Right to intervene or not to be intervened:The Impact of International Humanitarian Interventions on State Sovereignty from an International Law Perspective
Abstract
Despite the clear ban stipulated in the United Nations Charter on the use of force against territorial integrity and political independence against sovereign states international interventions based on humanitarian purposes have become a common occurrence in the contemporary world. This paper examines the question of whether there is an established right in international law either to intervene or not to be intervened based on humanitarian grounds. This problem requires the examination of present-day international interventions ostensibly based on humanitarian purposes, whether to be allowed as of a right of the interveners or to be rejected as of a right of the target state subjected to such attempts. Recent developments in international law suggest the need for a reconceptualization of its traditional concepts and doctrines to better address the current issues from a legal perspective. Although non-intervention is a well-established principle, reflected in the provisions of the Charter of the United Nations in the aftermath of the Cold War period the need of intervention based on humanitarian purposes emerged profoundly due to the mass atrocity crimes perpetrated by or allowed by Sovereign states against their own citizens.
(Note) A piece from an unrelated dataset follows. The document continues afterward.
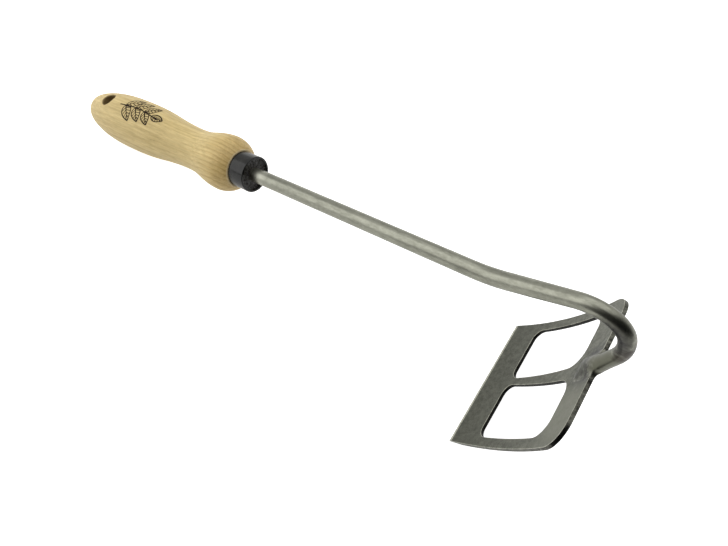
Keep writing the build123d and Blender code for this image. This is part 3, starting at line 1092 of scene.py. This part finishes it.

As a result, different viewpoints on the issue of interventions should be balanced through a legal regime though such an endeavour is lacking at present. The concept of Responsibility to Protect (R2P) cannot be considered a rejoinder since it is more of political in character than legal. Therefore this paper emphasizes the need to develop suitable criteria and guidelines to regulate unavoidable humanitarian interventions launched to avoid or end humanitarian catastrophes and to ensure any potential abuse of such noble endeavours for achieving larger political goals by a polarized world.